Jay Nichols, senior executive director of the Vermont Principals Association, told the committee that schools typically provide some form of mandatory-reporting training and recommended that, if the committee adds an education representative to the working group, a principal would offer the most direct day-to-day perspective. Nichols and others discussed how districts use different training platforms and model policies, and Nichols warned that past prosecutions tied to reporting practices have made some administrators fearful.

Charlie Gilsner, policy director at the Vermont Network Against Domestic Violence, supported creating a stakeholder working group but urged that it examine the tension between mandatory reporting and access to confidential advocacy. He also recommended the panel review how statutes treat peer-to-peer sexual harm among older youth and whether alternative responses might be more appropriate in some cases.

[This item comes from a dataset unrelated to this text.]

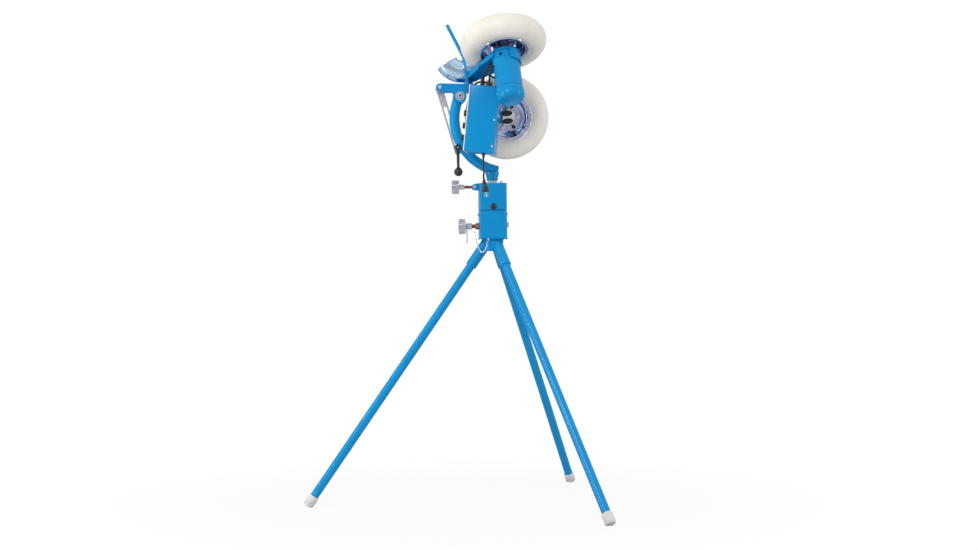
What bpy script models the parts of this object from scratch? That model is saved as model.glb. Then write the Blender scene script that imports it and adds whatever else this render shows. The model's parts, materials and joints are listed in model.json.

Committee members repeatedly returned to two technical but consequential topics: definitions and scope. Members asked the working group to prioritize Title 33 provisions the committee cited in testimony — including the statutory sections referenced in committee discussion (49–11, and the definitions and mandated-reporter sections 49–12 and 49–13) — and to identify clear, usable outcomes rather than only producing another report.

No formal votes were taken during the hearing. Chair Teresa Wood said the committee will hold markup sessions on the bill over the next two days and continue outreach to additional perspectives, including clergy and others tied to statutory exemptions.

The committee meeting moved to a break after concluding testimony and public comment; markup is scheduled to follow.